By the Stream
(Suyoocheon)
With Kwon Hae-hyo, Kim Min-hee, Cho Young.
South Korea, 2024, DCP, color, 111 min.
Korean with English subtitles.
DCP source: Cinema Guild
A once-acclaimed actor-director arrives at a women’s college to replace a licentious young teacher suspended for dating three of the seven students in his theater class. At dinner-table conversations, beer, wine and makgeolli (Korean rice wine) flow as smoothly as the titular waterway.

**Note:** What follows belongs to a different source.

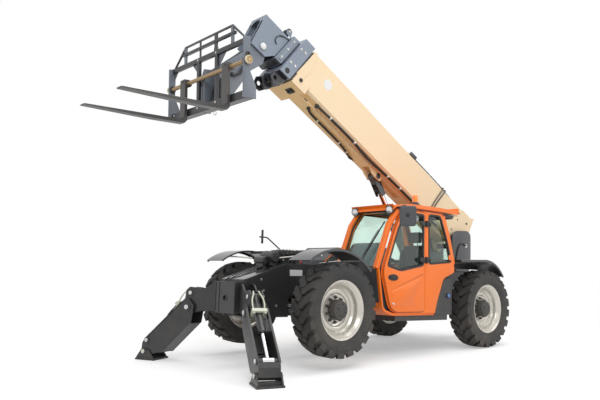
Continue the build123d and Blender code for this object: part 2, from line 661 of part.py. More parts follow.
lift_s, lift_h = 2375, -60   # eye of the lift cylinder in the boom's frame
lift_bore = 45
ear_y = (74, 98)             # inner and outer face of the ears that hold the eye
keel_low, keel_half = -30, 110
cheek_low = -70              # lower edge of the reinforced nose
with BuildPart() as boom_base:
    tube("base", 130, boom_length + 180)
    half, low, high, wall = SECTIONS["base"]
    across([(boom_length + lean(-200), -200), (boom_length + 480, -200), (boom_length + 480, 900),
            (boom_length + lean(900), 900)], half + 5, mode=Mode.SUBTRACT)
    for y_high in (half, wall + 4 - half):
        slab([(-70, 672), (-196, 744), (-192, 379), (-125, 0), (-90, -85), (90, -85), (180, 20), (180, high)],
             y_high, wall + 4)
    across([(-70, 660), (180, 660), (180, high), (-70, high - 4)], half)
    # keel under the side plates, open between the ears for the lift cylinder
    across([(260, low + 5), (320, keel_low), (boom_length + lean(keel_low), keel_low),
            (boom_length + lean(low), low + 5)], keel_half)
    block((lift_s - 720, lift_s + 245), (-ear_y[0], ear_y[0]), (keel_low - 10, low), mode=Mode.SUBTRACT)
    # reinforced nose
    for y_high in (half + 30, -half):
        slab([(boom_length - 220, cheek_low), (boom_length + lean(cheek_low), cheek_low),
              (boom_length + lean(120), 120), (boom_length - 250, 120)], y_high, 30)
    across([(boom_length - 220, cheek_low), (boom_length + lean(cheek_low), cheek_low),
            (boom_length + lean(keel_low), keel_low), (boom_length - 230, keel_low)], half + 30)
    # ears of the lift cylinder, and the pin that its eye turns on
    for y_high in (ear_y[1], -ear_y[0]):
        slab([(lift_s - 140, low), (lift_s - 100, -100), (lift_s - 65, -112), (lift_s + 45, -112),
              (lift_s + 135, -95), (lift_s + 250, keel_low), (lift_s + 380, low)], y_high, ear_y[1] - ear_y[0])
    rod_y(lift_s, lift_h, lift_bore, (-ear_y[1] - 16, ear_y[1] + 16))
    for s in (1, -1):
        rod_y(0, 0, 95, sorted((s * (half - 60), s * (half + 12))))
    rod_y(0, 0, boom_pin + fit, (-half - 20, half + 20), mode=Mode.SUBTRACT)
keep(boom_base.part.moved(boom_place), "boom_base")

nose = boom_length
with BuildPart() as boom_second:
    tube("second", 180, nose + 150)
    collar(nose + 40, nose + 260, 275, -70, 705, "second")
keep(boom_second.part.moved(boom_place), "boom_second")

with BuildPart() as boom_third:
    tube("third", 230, nose + 300)
    collar(nose + 290, nose + 420, 222, 62, 612, "third")
keep(boom_third.part.moved(boom_place), "boom_third")

head_half, head_wall = 180, 16
tilt_base, tilt_base_pin = (boom_length - 20, 300), 25
head_nose = tilt_s + 205
with BuildPart() as boom_fly:
    tube("fly", 280, nose + 480)
    half, low, high, wall = SECTIONS["fly"]
    head_low = -30
    across([(nose + 428 + lean(high), high), (head_nose, high), (head_nose - 25, head_low), (tilt_s - 110, head_low),
            (nose + 440 + lean(low), low), (nose + 428 + lean(low), low)], head_half)
    across([(nose + 200, high - head_wall), (head_nose - 14, high - head_wall), (head_nose - 37, head_low - 30),
            (tilt_s - 95, head_low - 30), (tilt_s - 205, low + 5), (tilt_s - 205, low + wall),
            (nose + 200, low + wall)], half - 8, mode=Mode.SUBTRACT)
    across([(tilt_s - 250, high - head_wall), (head_nose - 14, high - head_wall), (head_nose + 30, low + 20),
            (head_nose + 30, head_low - 30), (tilt_s - 260, head_low - 30), (tilt_s - 260, low + 15),
            (tilt_s - 250, low + 20)], head_half - head_wall, mode=Mode.SUBTRACT)
    # oval opening in the head's front plate
    with BuildSketch(Plane.YZ.offset(head_nose - 60)) as oval:
        with Locations((0, 275)):
            SlotCenterToCenter(190, 230, rotation=90)
    extrude(oval.sketch, amount=120, dir=(1, 0, 0), mode=Mode.SUBTRACT)
    rod_y(tilt_s, tilt_h, tilt_pin, (-head_half - 14, head_half + 14))
    rod_y(*tilt_base, tilt_base_pin, (-half + wall, half - wall))
keep(boom_fly.part.moved(boom_place), "boom_fly")

# ---------------------------------------------------------------- lift cylinder
lift_eye = (boom_x + lift_s * cos(radians(boom_angle)) - lift_h * sin(radians(boom_angle)),
            boom_z + lift_s * sin(radians(boom_angle)) + lift_h * cos(radians(boom_angle)))
lift_barrel = (1450, 90)
lift_piston = (1436, 50)
lift_neck = 320              # from the eye to the piston rod's end
lift_reach, lift_place = length_and_place((lift_x, lift_z), lift_eye)
keep(barrel_part(*lift_barrel, lift_piston[1], lift_pin, lift_eye_radius, lift_eye_half).moved(lift_place),
     "lift_barrel")
with BuildPart() as lift_rod:
    rod_x(0, 0, lift_piston[1], (lift_reach - lift_neck - lift_piston[0], lift_reach - lift_neck))
keep(lift_rod.part.moved(lift_place), "lift_rod")

# The eye swings on the boom's pin.  Its two cheeks reach past the rod's end, which can
# wander between them.
cheek_plate = 12
with BuildPart() as lift_clevis:
    eye_half = ear_y[0] - gap
    rod_y(lift_reach, 0, lift_eye_radius, (-eye_half, eye_half))
    across([(lift_reach - 130, -54), (lift_reach - 130, 54), (lift_reach, 56), (lift_reach, -56)], eye_half)
    for y_high in (eye_half, cheek_plate - eye_half):
        slab([(lift_reach - 375, -46), (lift_reach - 375, 46), (lift_reach - 340, 60), (lift_reach - 100, 56),
              (lift_reach - 100, -56), (lift_reach - 340, -60)], y_high, cheek_plate)
    rod_y(lift_reach, 0, lift_bore + fit, (-eye_half, eye_half), mode=Mode.SUBTRACT)
keep(lift_clevis.part.moved(lift_place), "lift_clevis")

# ---------------------------------------------------------------- fork carriage
tilt_x = boom_x + tilt_s * cos(radians(boom_angle)) - tilt_h * sin(radians(boom_angle))
tilt_z = boom_z + tilt_s * sin(radians(boom_angle)) + tilt_h * cos(radians(boom_angle))
carriage_place = Location((tilt_x, 0, tilt_z), (0, pitch, 0))
coupler_half, coupler_plate = 150, 24
rail_low, rail_high = -1060, -950
guard_low, guard_high = -322, -255
with BuildPart() as carriage:
    lever = 150
    lever_angle = 100 + boom_angle + pitch
    lever_end = (lever * cos(radians(lever_angle)), lever * sin(radians(lever_angle)))
    for y_high in (coupler_half, coupler_plate - coupler_half):
        with BuildSketch(side_plane(y_high)) as cheek:
            outline([(-77, -60), (-72, -103), (-30, -248), (190, -394), (420, -700), (690, rail_low), (800, rail_low),
                     (800, -430), (687, -419), (329, -148), (130, 10), (lever_end[0] + 45, lever_end[1] + 40),
                     (lever_end[0] - 45, lever_end[1] + 10)])
            Circle(tilt_pin + fit, mode=Mode.SUBTRACT)
        extrude(cheek.sketch, amount=coupler_plate, dir=(0, -1, 0))
    # side plates of the fork frame
    for y_high in (carriage_half + 20, 20 - carriage_half + 20):
        with BuildSketch(side_plane(y_high)) as cheek:
            outline([(795, -244), (905, -268), (905, rail_low), (700, rail_low), (700, -900), (800, -697)])
            outline([(780, -820), (860, -820), (860, -700), (815, -700)])
        extrude(cheek.sketch, amount=20, dir=(0, -1, 0))
    rail_half = carriage_half
    block((720, 850), (-rail_half, rail_half), (rail_low, rail_high))
    block((800, 850), (-rail_half, rail_half), (guard_low, guard_high))
    # uprights of the fork frame and the load guard above it
    for y in (-230, 230):
        block((800, 850), (y - 30, y + 30), (rail_high, guard_low))
    for z, top_half, radius in ((-5, 612, 13), (-115, 668, 20)):
        block((826 - radius, 826 + radius), (-top_half, top_half), (z - radius, z + radius))
    for y in (-600, -200, 200, 600):
        block((815, 837), (y - 14, y + 14), (guard_high, -5))
    for s in (1, -1):
        with BuildSketch(Plane.YZ.offset(813)) as slope:
            outline([(s * carriage_half, guard_high - 20), (s * (carriage_half - 30), guard_high - 20),
                     (s * 590, -18), (s * 612, 8)])
        extrude(slope.sketch, amount=26, dir=(1, 0, 0))
        rod_y(shaft_x, shaft_z, 52, sorted((s * (carriage_half - 20), s * (carriage_half + 40))))
    rod_y(shaft_x, shaft_z, shaft_radius + fit, (-carriage_half - 60, carriage_half + 60), mode=Mode.SUBTRACT)
keep(carriage.part.moved(carriage_place), "carriage")

with BuildPart() as fork_shaft:
    rod_y(shaft_x, shaft_z, shaft_radius, (-carriage_half - 55, carriage_half + 55))
    for s in (1, -1):
        rod_y(shaft_x, shaft_z, 46, sorted((s * (carriage_half + 41), s * (carriage_half + 80))))
keep(fork_shaft.part.moved(carriage_place), "fork_shaft")

with BuildPart() as fork:
    top = shaft_z + 55
    with BuildSketch(side_plane(fork_width / 2)):
        outline([(fork_heel_x, shaft_z), (fork_heel_x, fork_bottom + 40), (fork_heel_x + 40, fork_bottom),
                 (fork_heel_x + 500, fork_bottom), (fork_tip_x - 20, fork_bottom + 34),
                 (fork_tip_x, fork_bottom + fork_thick - 6), (fork_tip_x - 30, fork_bottom + fork_thick),
                 (fork_heel_x + 110, fork_bottom + fork_thick),
                 (fork_heel_x + fork_thick, fork_bottom + fork_thick + 50), (fork_heel_x + fork_thick, top),
                 (shaft_x - 20, top), (shaft_x - 60, shaft_z + 20), (shaft_x - 60, shaft_z - 25)])
        with Locations((shaft_x, shaft_z)):
            Circle(shaft_radius + fit, mode=Mode.SUBTRACT)
    extrude(amount=fork_width)
for side_name, s in SIDES:
    keep(fork.part.moved(Location((0, s * fork_place, 0))).moved(carriage_place), f"fork_{side_name}")

# tilt cylinder: its barrel sits in the fly section, its rod's eye meets the lever
tilt_eye = (tilt_s + lever * cos(radians(100)), tilt_h + lever * sin(radians(100)))
tilt_barrel = (560, 55)
tilt_piston = (480, 30)
tilt_reach, tilt_line = length_and_place(tilt_base, tilt_eye)
tilt_place = boom_place * tilt_line
keep(barrel_part(*tilt_barrel, tilt_piston[1], tilt_base_pin, 50, 60).moved(tilt_place), "tilt_barrel")
keep(rod_part(tilt_reach, *tilt_piston, 25, 44, 60).moved(tilt_place), "tilt_rod")

# ---------------------------------------------------------------- mirrors, lamps and valve block
mirror_at = (2380, 1550, 1385)
arm_foot = (2290, cab_out + 8, 1518)
with BuildPart() as mirrors:
    with Locations(Location(mirror_at, (0, 0, 41))):
        Box(45, 245, 300)
    rod_z(mirror_at[0], mirror_at[1], 13, (mirror_at[2], 1545))
    block((arm_foot[0] - 35, arm_foot[0] + 35), (arm_foot[1], arm_foot[1] + 14), (1500, 1536))
    run, rise = mirror_at[0] - arm_foot[0], mirror_at[1] - arm_foot[1] - 8
    with Locations(Location((arm_foot[0] + run / 2, arm_foot[1] + 8 + rise / 2, arm_foot[2]),
                            (0, 0, degrees(atan2(rise, run))))):
        Box(hypot(run, rise), 22, 22)
keep(mirrors.part.moved(cab_place), "mirrors")

with BuildPart() as valve_block:
    block((wheelbase - 168, wheelbase + 172), (-120, 160), (frame_top, 820))
keep(valve_block.part, "valve_block")

with BuildPart() as beacon:
    rod_z(1850, 1090, 50, (1612, 1640))
    rod_z(1850, 1090, 44, (1640, 1770))
keep(beacon.part.moved(cab_place), "beacon")

# ---------------------------------------------------------------- park the machine
# The rear axle's centre comes to rest a tyre radius above the ground, and the origin
# is on the ground under the middle of the whole machine.
stance = Location((-origin_x, 0, tyre_radius), (0, -pitch, 0))
os.makedirs("parts", exist_ok=True)
for name, shape in pieces.items():
    placed = shape.moved(stance)
    placed.label = name
    export_step(placed, f"parts/{name}.step")
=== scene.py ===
"""Looks of a telehandler: four-section boom, fork carriage, left-hand cab and two outriggers.

Pieces are modelled in metres in the machine's own level frame, which has the rear axle's
centre as origin, or in the boom's, a leg's or the carriage's frame.  Each then takes its
place from one of the matrices below.
"""

import json
from math import atan2, cos, hypot, pi, radians, sin

import bmesh
import bpy
from mathutils import Matrix, Vector

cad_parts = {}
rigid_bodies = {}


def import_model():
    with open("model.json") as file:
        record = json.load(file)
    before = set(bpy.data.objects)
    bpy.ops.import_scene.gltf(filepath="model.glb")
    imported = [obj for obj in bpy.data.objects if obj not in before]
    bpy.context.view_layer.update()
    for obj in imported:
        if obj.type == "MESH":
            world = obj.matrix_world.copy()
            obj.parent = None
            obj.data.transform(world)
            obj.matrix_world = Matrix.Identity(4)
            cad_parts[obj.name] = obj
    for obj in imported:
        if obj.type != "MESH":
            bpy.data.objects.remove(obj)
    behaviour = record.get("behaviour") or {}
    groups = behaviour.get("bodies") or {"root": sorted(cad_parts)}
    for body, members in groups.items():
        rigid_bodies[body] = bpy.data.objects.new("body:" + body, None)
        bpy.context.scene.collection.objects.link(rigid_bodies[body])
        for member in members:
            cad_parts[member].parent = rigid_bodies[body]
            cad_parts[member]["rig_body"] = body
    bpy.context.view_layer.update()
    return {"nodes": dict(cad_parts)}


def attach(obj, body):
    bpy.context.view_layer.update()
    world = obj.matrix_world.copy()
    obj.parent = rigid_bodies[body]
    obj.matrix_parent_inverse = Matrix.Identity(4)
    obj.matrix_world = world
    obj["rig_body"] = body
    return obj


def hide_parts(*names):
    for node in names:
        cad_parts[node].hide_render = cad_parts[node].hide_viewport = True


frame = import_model()
nodes = frame["nodes"]

# ---------------------------------------------------------------- frames of reference
PITCH = radians(2.45)        # the parked machine's nose-up angle
ORIGIN_X = 2.640
TYRE_R, WHEELBASE, WHEEL_Y = 0.650, 3.468, 1.084
BOOM_ANGLE = radians(28.5)
BOOM_PIVOT = (-0.55, 0, 1.12)
LEG_TURN = radians(90 - 22.6)
LEG_PIN_X, LEG_PIN_Y = 4.849, 1.405
LEG_CYL_RUN, LEG_CYL_TOP, LEG_CYL_FOOT = 0.720, 0.150, -0.573
SIDES = (("left", 1), ("right", -1))


def shift(x, y, z):
    return Matrix.Translation((x, y, z))


def nose_up(angle):
    return Matrix.Rotation(-angle, 4, "Y")


MACHINE = shift(-ORIGIN_X, 0, TYRE_R) @ nose_up(PITCH)
BOOM = MACHINE @ shift(*BOOM_PIVOT) @ nose_up(BOOM_ANGLE)
TILT_PIN = (5.440, 0.0, 0.070)
CARRIAGE = Matrix.Translation((BOOM @ Vector(TILT_PIN)))
LEG = {name: MACHINE @ shift(LEG_PIN_X, s * LEG_PIN_Y, 0) @ Matrix.Rotation(s * LEG_TURN, 4, "Z")
       for name, s in SIDES}
LEG_CYL = nose_up(atan2(LEG_CYL_FOOT - LEG_CYL_TOP, LEG_CYL_RUN))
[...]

Wide shots of Seoul’s sprawling green vistas infuse and geolocate By the Stream at regular intervals; at the same time, Hong’s standard acting troupe situates the action firmly in the director’s multiverse. (Kwon Hae-hyo and Kim Min-hee appear in their twelfth and fifteenth Hong Sangsoo enterprises, respectively.) Iconography and leitmotifs are unmistakably the auteur’s as well: falling leaves, sexual promiscuity among intellectuals and alcoholized expressions of future aspiration—always inextricable from past regret—thrust the film forward at the speed of a rushing river, even if downstream its serpentine meanders lies “nothing, nothing at all,” as Min-hee’s character concludes. Life and water may twist and turn (inexplicably, unannounced), yet there is beauty to be apprehended in the curves, in a path’s sudden zigzag.